To do: Repeat each line of the material exactly.
= = = =
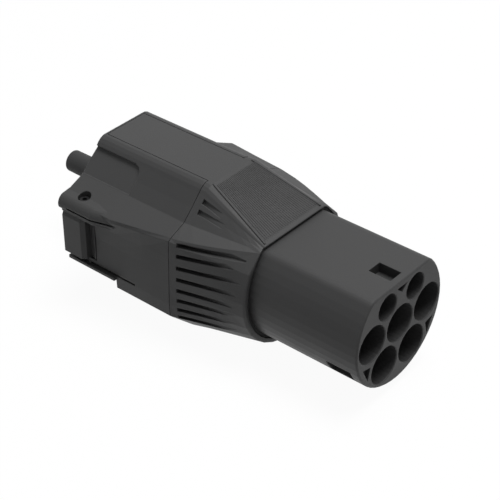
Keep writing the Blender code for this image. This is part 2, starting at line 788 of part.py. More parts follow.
def band(name, inner, outer, start, end, material=None):
    """A closed ring between two outlines of equal count, of a set length along the axis."""
    bm = bmesh.new()
    loops = []
    for outline, x in ((inner, start), (outer, start), (outer, end), (inner, end)):
        loops.append([bm.verts.new(point) for point in placed(outline, x)])
    for first, second in zip(loops, loops[1:] + loops[:1]):
        for index in range(len(first)):
            after = (index + 1) % len(first)
            bm.faces.new((first[index], first[after], second[after], second[index]))
    return add_object(name, bm, material, ROUND_SMOOTHING if material else None)


def make_seal():
    """The rubber ring in the nose's groove, which closes the collar's mouth."""
    start = EAR_X + SEAL_FROM_EARS + GAP
    depth = SEAL_DEPTH - GAP
    inner = dee(NOSE_RADIUS - depth, NOSE_FLAT - depth, NOSE_CORNER)
    outer = dee(NOSE_RADIUS + SEAL_STAND, NOSE_FLAT + SEAL_STAND, NOSE_CORNER)
    return band("nose_seal", inner, outer, start, start + SEAL_WIDTH - 2 * GAP, RUBBER)


# Pins and their retainer


def make_pin(name, place, radius, tip_setback):
    """A solid contact pin with a domed tip, a seating flange and a wire cup at its rear."""
    cup = radius + CUP_GROWTH
    bore = cup - CUP_WALL
    flange = radius + FLANGE_GROWTH
    flange_x = NOSE_BLOCK - FLANGE_LENGTH
    rear = NOSE_BLOCK + CUP_LENGTH
    profile = [
        (-(rear - CUP_BORE_DEPTH), bore),
        (-rear, bore),
        (-rear, cup),
        (-(NOSE_BLOCK - GAP), cup),
        (-(NOSE_BLOCK - GAP), flange),
        (-flange_x, flange),
        (-flange_x, radius),
        (-(tip_setback + radius), radius),
    ]
    profile += [(-(tip_setback + radius * back), radius * out) for back, out in PIN_TIP_SHARES]
    return turned(name, (FACE_X, *place), (1, 0, 0), profile, CONTACT_METAL, 14)


def make_pins():
    """Five power pins and two thinner signal pins."""
    for name, place in POWER_PLACES.items():
        make_pin(f"pin_{name}", place, POWER_PIN_RADIUS, PIN_TIP_SETBACK)
    for name, place in SIGNAL_PLACES.items():
        make_pin(f"pin_{name}", place, SIGNAL_PIN_RADIUS, SIGNAL_TIP_SETBACK)


def make_retainer():
    """The plate behind the pins' flanges, screwed to the nose block."""
    margin = NOSE_SKIRT + GAP
    outline = dee(NOSE_RADIUS - margin, NOSE_FLAT - margin, NOSE_CORNER)
    front = BLOCK_X - GAP
    back = front - RETAINER_THICKNESS
    plate = prism("pin_retainer", outline, back, front, INNER_PLASTIC)
    holes = []
    for places, radius in ((POWER_PLACES, POWER_PIN_RADIUS), (SIGNAL_PLACES, SIGNAL_PIN_RADIUS)):
        for place in places.values():
            reach = radius + CUP_GROWTH + GAP
            profile = [(-OVERRUN, reach), (RETAINER_THICKNESS + OVERRUN, reach)]
            holes.append(turned_rings((back, *place), (1, 0, 0), profile, 14))
    for place in RETAINER_SCREW_PLACES:
        profile = [(-OVERRUN, SCREW_RADIUS + GAP), (RETAINER_THICKNESS + OVERRUN, SCREW_RADIUS + GAP)]
        holes.append(turned_rings((back, *place), (1, 0, 0), profile, 12))
    cut(plate, several("retainer_hole_cutter", holes))
    for index, place in enumerate(RETAINER_SCREW_PLACES):
        length = RETAINER_THICKNESS + SCREW_GRIP
        make_screw(f"retainer_screw_{index + 1}", (back - GAP, *place), (1, 0, 0), length)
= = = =
Solution to this exercise:
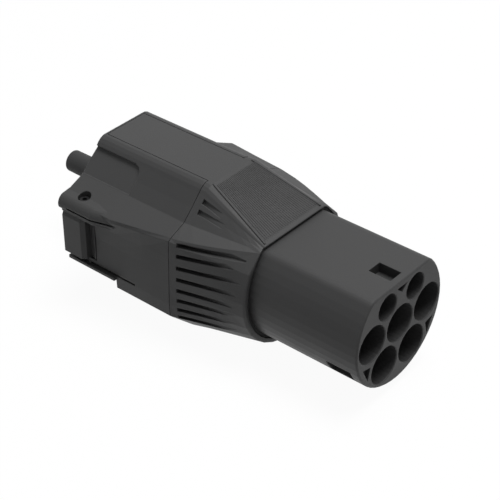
Keep writing the Blender code for this image. This is part 2, starting at line 788 of part.py. More parts follow.
def band(name, inner, outer, start, end, material=None):
    """A closed ring between two outlines of equal count, of a set length along the axis."""
    bm = bmesh.new()
    loops = []
    for outline, x in ((inner, start), (outer, start), (outer, end), (inner, end)):
        loops.append([bm.verts.new(point) for point in placed(outline, x)])
    for first, second in zip(loops, loops[1:] + loops[:1]):
        for index in range(len(first)):
            after = (index + 1) % len(first)
            bm.faces.new((first[index], first[after], second[after], second[index]))
    return add_object(name, bm, material, ROUND_SMOOTHING if material else None)


def make_seal():
    """The rubber ring in the nose's groove, which closes the collar's mouth."""
    start = EAR_X + SEAL_FROM_EARS + GAP
    depth = SEAL_DEPTH - GAP
    inner = dee(NOSE_RADIUS - depth, NOSE_FLAT - depth, NOSE_CORNER)
    outer = dee(NOSE_RADIUS + SEAL_STAND, NOSE_FLAT + SEAL_STAND, NOSE_CORNER)
    return band("nose_seal", inner, outer, start, start + SEAL_WIDTH - 2 * GAP, RUBBER)


# Pins and their retainer


def make_pin(name, place, radius, tip_setback):
    """A solid contact pin with a domed tip, a seating flange and a wire cup at its rear."""
    cup = radius + CUP_GROWTH
    bore = cup - CUP_WALL
    flange = radius + FLANGE_GROWTH
    flange_x = NOSE_BLOCK - FLANGE_LENGTH
    rear = NOSE_BLOCK + CUP_LENGTH
    profile = [
        (-(rear - CUP_BORE_DEPTH), bore),
        (-rear, bore),
        (-rear, cup),
        (-(NOSE_BLOCK - GAP), cup),
        (-(NOSE_BLOCK - GAP), flange),
        (-flange_x, flange),
        (-flange_x, radius),
        (-(tip_setback + radius), radius),
    ]
    profile += [(-(tip_setback + radius * back), radius * out) for back, out in PIN_TIP_SHARES]
    return turned(name, (FACE_X, *place), (1, 0, 0), profile, CONTACT_METAL, 14)


def make_pins():
    """Five power pins and two thinner signal pins."""
    for name, place in POWER_PLACES.items():
        make_pin(f"pin_{name}", place, POWER_PIN_RADIUS, PIN_TIP_SETBACK)
    for name, place in SIGNAL_PLACES.items():
        make_pin(f"pin_{name}", place, SIGNAL_PIN_RADIUS, SIGNAL_TIP_SETBACK)


def make_retainer():
    """The plate behind the pins' flanges, screwed to the nose block."""
    margin = NOSE_SKIRT + GAP
    outline = dee(NOSE_RADIUS - margin, NOSE_FLAT - margin, NOSE_CORNER)
    front = BLOCK_X - GAP
    back = front - RETAINER_THICKNESS
    plate = prism("pin_retainer", outline, back, front, INNER_PLASTIC)
    holes = []
    for places, radius in ((POWER_PLACES, POWER_PIN_RADIUS), (SIGNAL_PLACES, SIGNAL_PIN_RADIUS)):
        for place in places.values():
            reach = radius + CUP_GROWTH + GAP
            profile = [(-OVERRUN, reach), (RETAINER_THICKNESS + OVERRUN, reach)]
            holes.append(turned_rings((back, *place), (1, 0, 0), profile, 14))
    for place in RETAINER_SCREW_PLACES:
        profile = [(-OVERRUN, SCREW_RADIUS + GAP), (RETAINER_THICKNESS + OVERRUN, SCREW_RADIUS + GAP)]
        holes.append(turned_rings((back, *place), (1, 0, 0), profile, 12))
    cut(plate, several("retainer_hole_cutter", holes))
    for index, place in enumerate(RETAINER_SCREW_PLACES):
        length = RETAINER_THICKNESS + SCREW_GRIP
        make_screw(f"retainer_screw_{index + 1}", (back - GAP, *place), (1, 0, 0), length)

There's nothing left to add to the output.